Like sports or music, food provides a ready source of conversation among both friends and strangers and gives gatherings a focal point. “There are so many stories, and food is so communal,” says Elie Ayrouth, the 29-year-old founder of the Santa Ana, California-based food news site and consultancy Foodbeast. For many young people, he observes, home cooking is “less about do-it-yourself” than about socializing. “It’s about we’re coming over to my house and we’re going to cook together. Or I’m going to cook for you,” he says.

Although food taboos have traditionally been ways of maintaining boundaries -- think kosher, halal, or Iyengar Brahmin -- this sociability bridges food tribes. Unlike their ancestors, today’s eaters assume they won’t have to shed their food restrictions to widen their social circles or advance their careers. Their food culture emphasizes choice and customization. Hence the popularity of food halls (and dining out in general) and “build your own” food stations at parties.

Food is photogenic.

The enthusiasm for cooking and eating isn’t a complete escape from the digital world, of course. To the contrary, laughs Ayrouth, “we bring it right back with this culture of taking pictures of what we just did.” Decades ago, foodies were rare creatures telling tales of exotic travels and obscure restaurant finds. Today they’re an entire generation of Instagram and Snapchat devotees whose memories, stories, and crazy new food concepts take digital form. That’s where the idea of bright “unicorn” foods came from.

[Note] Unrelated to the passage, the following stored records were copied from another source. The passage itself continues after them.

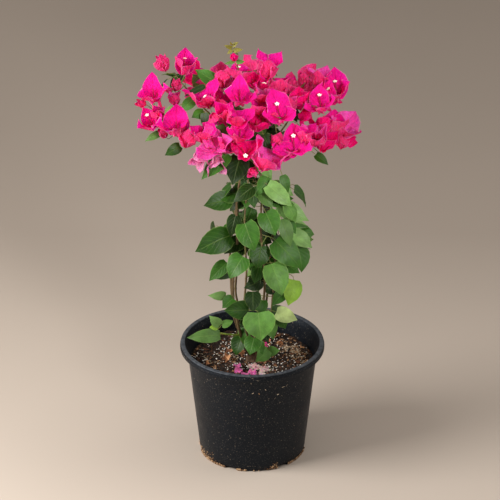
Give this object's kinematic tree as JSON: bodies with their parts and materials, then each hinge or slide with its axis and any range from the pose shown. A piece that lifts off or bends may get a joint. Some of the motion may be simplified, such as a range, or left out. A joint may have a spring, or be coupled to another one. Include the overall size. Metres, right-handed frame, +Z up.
{
  "type": "bougainvillea bush",
  "caption": "Potted bougainvillea bush: thin stems rise as a loose leafy column from a round nursery pot and spread into a flat, wide head of magenta blossom.",
  "frame": {"origin": "centre of the pot's flat underside, where the pot stands on the ground", "axes": "+Z up along the plant, -Y towards the plant's front, +X to the right seen from the front"},
  "size_m": [0.4221, 0.3447, 0.8485],
  "materials": {
    "pot": "matte",
    "soil": "matte",
    "root_crown": "matte",
    "stem": "matte",
    "bough": "matte",
    "blossom": "matte",
    "foliage": "satin"
  },
  "bodies": {
    "root": {"pot": "pot", "soil": "soil", "stem_1": "stem", "stem_2": "stem", "stem_3": "stem", "stem_4": "stem", "stem_5": "stem", "stem_6": "stem", "stem_7": "stem", "root_crown": "root_crown", "bough_front": "bough", "bough_front_left": "bough", "bough_far_left": "bough", "bough_upper_left": "bough", "bough_back_left": "bough", "bough_back_right": "bough", "bough_far_right": "bough", "bough_right_front": "bough", "bough_side_shoot": "bough", "crown_upper_left": "blossom", "crown_far_left": "blossom", "crown_left_front": "blossom", "crown_left_inner": "blossom", "crown_top_left": "blossom", "crown_top": "blossom", "crown_top_front": "blossom", "crown_right_inner": "blossom", "crown_upper_right": "blossom", "crown_right_top": "blossom", "crown_right_middle": "blossom", "crown_front_top": "blossom", "crown_right_front": "blossom", "crown_far_right": "blossom", "crown_front_right": "blossom", "crown_front": "blossom", "crown_front_left": "blossom", "crown_back_left": "blossom", "crown_back": "blossom", "crown_back_right": "blossom", "crown_top_shoot": "foliage", "crown_heart": "foliage", "leaves_under_front": "foliage", "leaves_under_back": "foliage", "leaves_neck_left": "foliage", "leaves_neck_right": "foliage", "leaves_neck_back": "foliage", "leaves_belt_left": "foliage", "leaves_belt_front": "foliage", "leaves_belt_right": "foliage", "leaves_belt_back": "foliage", "leaves_waist_left": "foliage", "leaves_waist_front": "foliage", "leaves_waist_back": "foliage", "leaves_skirt_left": "foliage", "leaves_skirt_right": "foliage", "leaves_foot": "foliage", "leaves_side_shoot": "foliage"}
  },
  "joints": []
}
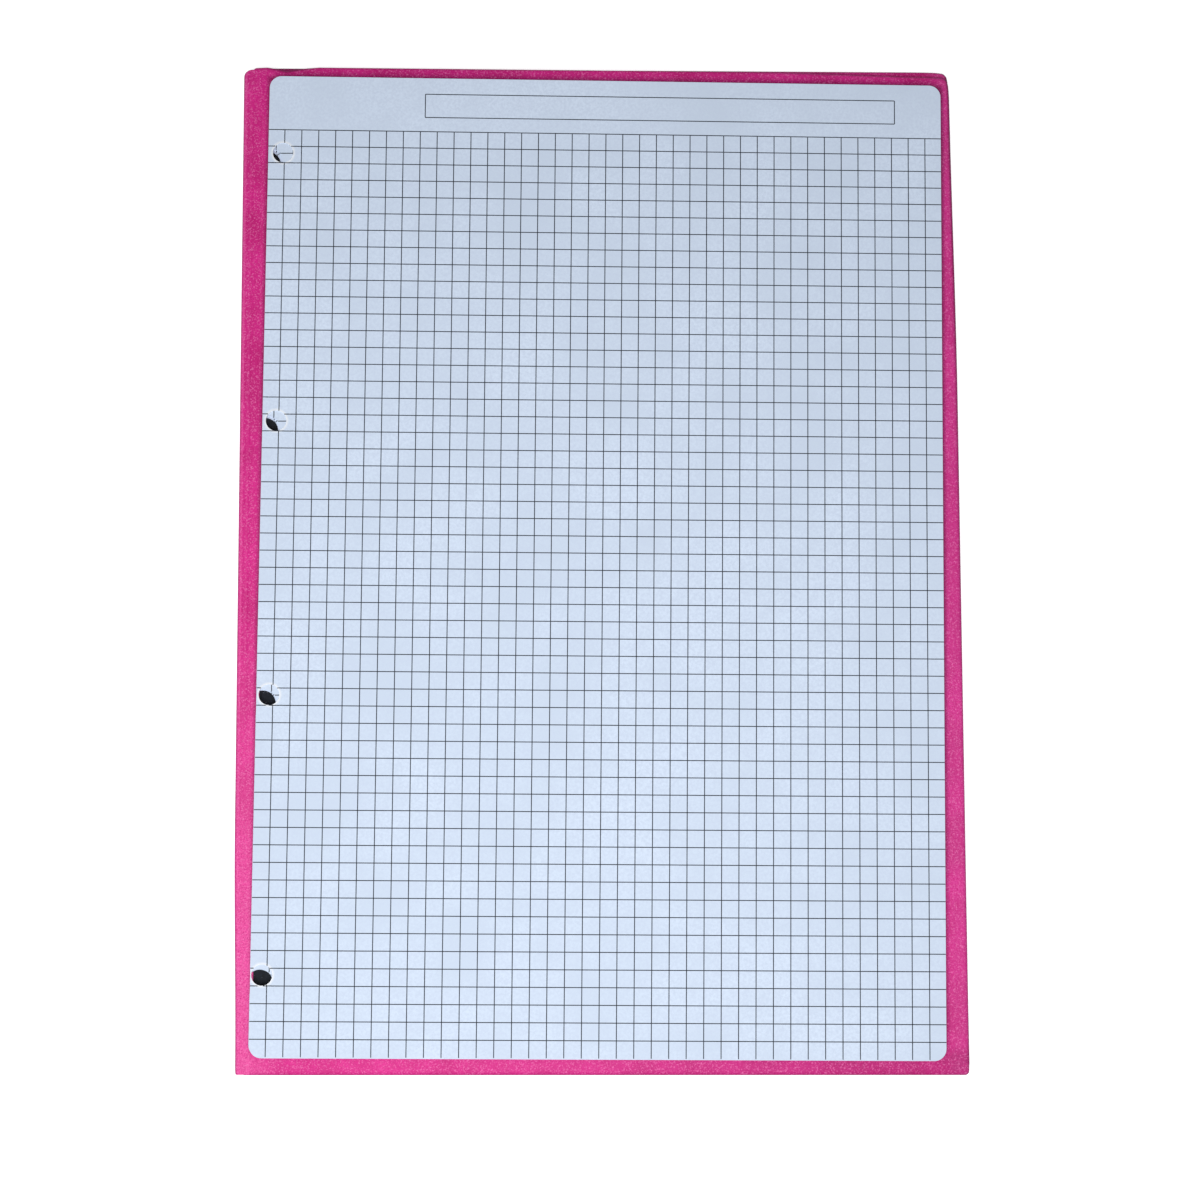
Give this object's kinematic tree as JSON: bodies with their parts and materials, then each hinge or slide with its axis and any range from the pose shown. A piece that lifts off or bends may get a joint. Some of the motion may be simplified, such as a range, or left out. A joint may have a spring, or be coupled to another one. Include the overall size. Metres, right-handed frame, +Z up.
{
  "type": "scoring board",
  "caption": "A4 leatherette board folio folded right round as a flat writing and scoring surface, with a backing card and loose punched squared sheets.",
  "frame": {"origin": "middle of the folded board's footprint, on the surface it lies on", "axes": "+X across the sheets from the punched edge to the fore-edge, +Y up the sheets to their header, +Z up off the table"},
  "size_m": [0.2134, 0.2984, 0.009],
  "materials": {
    "fuchsia_leatherette": "matte fine-grained leatherette",
    "fuchsia_lining": "matte fine-grained leatherette, flatter grain",
    "greyboard": "raw grey board",
    "black_card": "matte black card",
    "squared_paper": "smooth uncoated white paper with a printed 5 mm grid"
  },
  "bodies": {
    "back_cover": {"back_cover_core": "greyboard", "back_cover_skin": "fuchsia_leatherette", "back_cover_lining": "fuchsia_lining", "back_hinge_strip": "fuchsia_lining"},
    "spine": {"spine_core": "greyboard", "spine_skin": "fuchsia_leatherette", "spine_lining": "fuchsia_lining"},
    "front_cover": {"front_cover_core": "greyboard", "front_cover_skin": "fuchsia_leatherette", "front_cover_lining": "fuchsia_lining", "front_hinge_strip": "fuchsia_lining"},
    "backing_card": {"backing_card": "black_card"},
    "sheet_01": {"sheet_01": "squared_paper"},
    "sheet_02": {"sheet_02": "squared_paper"},
    "sheet_03": {"sheet_03": "squared_paper"},
    "sheet_04": {"sheet_04": "squared_paper"},
    "sheet_05": {"sheet_05": "squared_paper"},
    "sheet_06": {"sheet_06": "squared_paper"},
    "sheet_07": {"sheet_07": "squared_paper"},
    "sheet_08": {"sheet_08": "squared_paper"},
    "sheet_09": {"sheet_09": "squared_paper"},
    "sheet_10": {"sheet_10": "squared_paper"},
    "sheet_11": {"sheet_11": "squared_paper"},
    "sheet_12": {"sheet_12": "squared_paper"},
    "sheet_13": {"sheet_13": "squared_paper"},
    "sheet_14": {"sheet_14": "squared_paper"},
    "sheet_15": {"sheet_15": "squared_paper"},
    "sheet_16": {"sheet_16": "squared_paper"}
  },
  "joints": [
    {"name": "spine_hinge", "type": "hinge", "parent": "back_cover", "child": "spine", "pos_m": [-0.10672, 0, 0.0049], "axis": [0, 1, 0], "range_deg": [0, 180]},
    {"name": "front_cover_hinge", "type": "hinge", "parent": "spine", "child": "front_cover", "pos_m": [-0.10672, 0, 0], "axis": [0, 1, 0], "range_deg": [0, 180]},
    {"name": "backing_card_slide", "type": "slide", "parent": "back_cover", "child": "backing_card", "axis": [1, 0, 0], "range_m": [0, 0.21]},
    {"name": "sheet_01_slide", "type": "slide", "parent": "back_cover", "child": "sheet_01", "axis": [1, 0, 0], "range_m": [0, 0.21]},
    {"name": "sheet_02_slide", "type": "slide", "parent": "back_cover", "child": "sheet_02", "axis": [1, 0, 0], "range_m": [0, 0.21]},
    {"name": "sheet_03_slide", "type": "slide", "parent": "back_cover", "child": "sheet_03", "axis": [1, 0, 0], "range_m": [0, 0.21]},
    {"name": "sheet_04_slide", "type": "slide", "parent": "back_cover", "child": "sheet_04", "axis": [1, 0, 0], "range_m": [0, 0.21]},
    {"name": "sheet_05_slide", "type": "slide", "parent": "back_cover", "child": "sheet_05", "axis": [1, 0, 0], "range_m": [0, 0.21]},
    {"name": "sheet_06_slide", "type": "slide", "parent": "back_cover", "child": "sheet_06", "axis": [1, 0, 0], "range_m": [0, 0.21]},
    {"name": "sheet_07_slide", "type": "slide", "parent": "back_cover", "child": "sheet_07", "axis": [1, 0, 0], "range_m": [0, 0.21]},
    {"name": "sheet_08_slide", "type": "slide", "parent": "back_cover", "child": "sheet_08", "axis": [1, 0, 0], "range_m": [0, 0.21]},
    {"name": "sheet_09_slide", "type": "slide", "parent": "back_cover", "child": "sheet_09", "axis": [1, 0, 0], "range_m": [0, 0.21]},
    {"name": "sheet_10_slide", "type": "slide", "parent": "back_cover", "child": "sheet_10", "axis": [1, 0, 0], "range_m": [0, 0.21]},
    {"name": "sheet_11_slide", "type": "slide", "parent": "back_cover", "child": "sheet_11", "axis": [1, 0, 0], "range_m": [0, 0.21]},
    {"name": "sheet_12_slide", "type": "slide", "parent": "back_cover", "child": "sheet_12", "axis": [1, 0, 0], "range_m": [0, 0.21]},
    {"name": "sheet_13_slide", "type": "slide", "parent": "back_cover", "child": "sheet_13", "axis": [1, 0, 0], "range_m": [0, 0.21]},
    {"name": "sheet_14_slide", "type": "slide", "parent": "back_cover", "child": "sheet_14", "axis": [1, 0, 0], "range_m": [0, 0.21]},
    {"name": "sheet_15_slide", "type": "slide", "parent": "back_cover", "child": "sheet_15", "axis": [1, 0, 0], "range_m": [0, 0.21]},
    {"name": "sheet_16_slide", "type": "slide", "parent": "back_cover", "child": "sheet_16", "axis": [1, 0, 0], "range_m": [0, 0.21]}
  ]
}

Starbucks just grabbed onto it.

Social media rewards foods that either come beautifully plated or don’t require professional styling. An In-N-Out or Shake Shack burger looks the same in a patron’s Snapchat feed as it does in a company photograph. Bubbly drinks and beautiful views are also winners. So are customizable, signature items. The Afters Ice Cream milky bun -- a warm donut stuffed your choice of ice cream filling and assorted toppings -- is made for Instagram.

Photos are important for another reason: Food is ephemeral. It’s a tangible product that you literally consume. Only the memories -- and photos -- remain. That’s another reason food’s business importance is likely to grow. Food defies the sharing economy. Unlike a Rent-the-Runway dress or an Airbnb apartment, someone else can’t use your meal when you’re done with it. It’s gone.

Food businesses combine heritage and innovation.

The profusion of immigrant cuisines means one person’s comfort food is another’s exciting new discovery, with a near-infinite series of hybrids and fusions possible.

Take the New York-based startup Try the World, which sends subscribers curated packages of ingredients from 30 different countries. Founded in 2013, its sales doubled last year, to $14 million from $7 million in 2015. Its slogan is “Discover the world through food,” but its business has expanded beyond curious foodies. Walmart has tapped it to provide a reliable supply chain for foreign products.

“Our objective is to make basic food staples that people grew up with in their or their parents’ or grandparents’ countries available in convenient ways across the U.S.,” co-founder Kat Vorotova told Tanya Klich of Forbes. “If you come from Mexico, China or India, you’re looking for these authentic products. We look up to Walmart’s expansive distribution system which helps us serve these communities.” No snobbery there.

Food is fun.

For all the loud preaching about health and nutrition, food culture is about satisfaction and pleasure. Piper Jaffrey’s most recent study of U.S. teen spending, which found that food has surpassed clothing, also discovered -- no big surprise -- that “nutrition maintained its position as the lowest-ranked attribute of influence” on where teenagers eat. Social media photos are heavy on self-indulgence: jaw-stretching sandwiches, towering desserts, bubbly drinks.

Ayrouth contrasts the fading appeal of frozen yogurt with the rising popularity of ice cream. “We know it’s not healthy but it’s wholesome,” he says. Like a weirdly colored heirloom tomato, it is what it is, offering pleasure without pretense. Only a food snob would reduce the joys -- and profitable business concepts -- of 21st-century eating to elitist one-upmanship.